El castellano es una lengua que impera y se impone porque es la de un Imperio.

Se sabe que Cervantes, al no sentirse a gusto, pide al Monarca de turno un puesto en la administración de las colonias de América; como respuesta a su petición recibe, en tono seco y contundente, un: “busque acá, en qué se le pueda hacer merced…”.

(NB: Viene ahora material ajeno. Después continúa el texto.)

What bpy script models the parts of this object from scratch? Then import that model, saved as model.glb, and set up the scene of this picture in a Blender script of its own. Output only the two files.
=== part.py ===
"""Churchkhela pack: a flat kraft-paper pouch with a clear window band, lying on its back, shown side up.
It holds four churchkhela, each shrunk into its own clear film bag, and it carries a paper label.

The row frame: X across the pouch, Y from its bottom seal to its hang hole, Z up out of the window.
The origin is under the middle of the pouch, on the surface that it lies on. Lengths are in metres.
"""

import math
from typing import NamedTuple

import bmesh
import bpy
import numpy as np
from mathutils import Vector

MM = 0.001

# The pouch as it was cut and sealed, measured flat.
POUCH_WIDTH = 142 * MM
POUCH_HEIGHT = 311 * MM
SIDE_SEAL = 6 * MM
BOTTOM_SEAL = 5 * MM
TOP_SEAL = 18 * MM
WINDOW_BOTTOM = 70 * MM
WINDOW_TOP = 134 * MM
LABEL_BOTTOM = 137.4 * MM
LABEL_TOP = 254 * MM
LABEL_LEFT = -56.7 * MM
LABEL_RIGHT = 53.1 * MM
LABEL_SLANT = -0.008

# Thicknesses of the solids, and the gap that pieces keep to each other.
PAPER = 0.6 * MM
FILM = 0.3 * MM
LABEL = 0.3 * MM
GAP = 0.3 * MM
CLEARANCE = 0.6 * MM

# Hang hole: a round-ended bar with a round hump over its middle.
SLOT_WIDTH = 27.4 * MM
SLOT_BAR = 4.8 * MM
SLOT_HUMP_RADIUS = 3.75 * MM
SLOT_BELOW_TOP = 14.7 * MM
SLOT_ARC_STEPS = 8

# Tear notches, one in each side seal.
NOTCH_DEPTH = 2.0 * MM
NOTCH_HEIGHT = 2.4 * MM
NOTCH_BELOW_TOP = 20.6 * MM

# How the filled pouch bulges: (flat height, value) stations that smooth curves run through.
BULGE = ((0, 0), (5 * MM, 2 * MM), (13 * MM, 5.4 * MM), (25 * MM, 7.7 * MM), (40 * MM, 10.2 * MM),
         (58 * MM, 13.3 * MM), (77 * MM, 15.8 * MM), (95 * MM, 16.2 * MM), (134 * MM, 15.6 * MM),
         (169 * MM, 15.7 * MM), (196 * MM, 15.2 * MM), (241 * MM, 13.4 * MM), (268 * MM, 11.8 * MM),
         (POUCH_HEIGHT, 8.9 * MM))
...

Por un lado, Cervantes deriva la novela capital del castellano de la impureza de la lengua de los infieles (léase árabes) y, por otro lado, pide al rey su traslado hacia la bruma del confín y la periferia de América; como si estuviese convencido de que el castellano no es, de ninguna forma, integridad u ortodoxia, o sea, no es lo que nombra la palabra pureza; como si el ámbito natural del castellano fuese lo descentrado, lo desenfocado, todo lo contrario a aquello que el Imperio de los Austrias españoles pretenden ceñir, estrechar, ajustar; como si el castellano derivase y, también, se orientase a la contaminación, al contagio, a la impureza; como si en la memoria y el destino de la lengua de Castilla, en calidad de sedimento o poso, estuviese la adulteración, el sentido de aquello que se nombra como híbrido.

Cervantes nunca se sintió cómodo con la voz oficial del castellano, él fue más del bando de Don Juan de Austria, que del de Felipe II, quien era medio hermano del rey, era el bastardo, Don Juan de Austria era de linaje Habsburgo, pero adulterado.

Miguel de Cervantes supo y ejerció un castellano, cuya memoria no es la ley ni el canon ni el feroz catolicismo en pie de guerra; él siempre supo y así lo ejerció, que la memoria y el destino del castellano es todo lo contrario: la impureza, la contaminación, el contagio que proviene del riesgo y los peligros de salir y perderse por los caminos del mundo, justo como lo que hace su Quijote.

Quizá, para cerrar el círculo, sólo quede por decir que en la memoria del castellano reside algo tan oblicuo y perverso como aquello que puede ser cambiado por oro.